Quant aux autres types de placements, plutôt que d'en éviter complètement, je préconise le maintien du meilleur dosage possible entre les actifs à titres à surpondérer ou à sous-pondérer.

Qu'est-ce que les marchés sous-estiment le plus actuellement ?

À mon avis, les marchés de placements sont exagérément négatifs envers les perspectives du secteur des matières premières et du pétrole. Et en particulier sur la Bourse canadienne, qui contient beaucoup de ces titres.

Pourquoi ? Ce qu'on a vu récemment sur les marchés, c'est un affaissement des prix de ces ressources et de la valeur boursière des entreprises liées qui ne correspond plus au véritable marché pour ces ressources.

En fait, même si elle croît moins vite qu'auparavant, la demande pour ces matières premières et le pétrole demeure considérable au niveau mondial.

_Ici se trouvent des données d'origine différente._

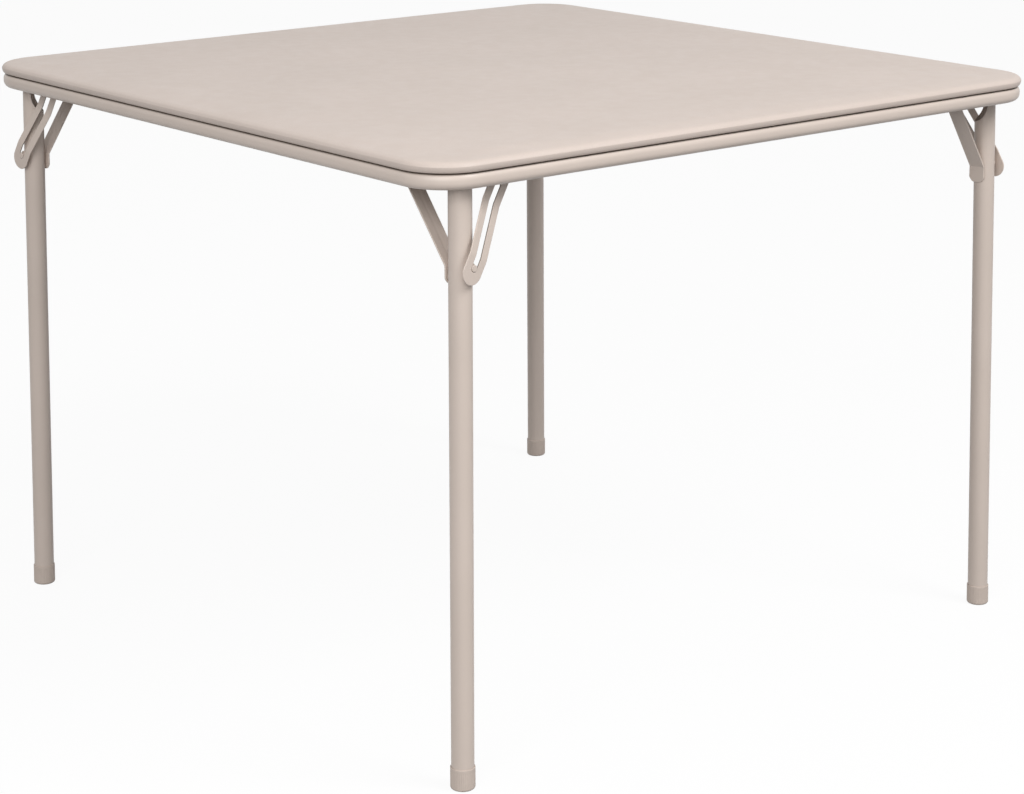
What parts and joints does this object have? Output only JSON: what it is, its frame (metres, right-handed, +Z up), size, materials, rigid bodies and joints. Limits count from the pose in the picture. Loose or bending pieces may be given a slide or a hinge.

Dans le cas du pétrole, par exemple, je ne crois pas que le prix va descendre autour des 20 $US le baril, comme certains le prétendent.

Je vois plus de chances qu'il remonte et qu'il se stabilise autour des 60 à 70 $US le baril.

Dans ce cas, le potentiel de regain des titres pétroliers, au Canada surtout, pourrait s'avérer significatif, au-delà des attentes des investisseurs.

Marc Dalpé est conseiller en placement et gestionnaire de portefeuilles pour le groupe DalpéMilette à Montréal, qui est affilié à firme Richardson GMP. Ce groupe gère près de 500 millions en actifs provenant d'une clientèle de particuliers-investisseurs.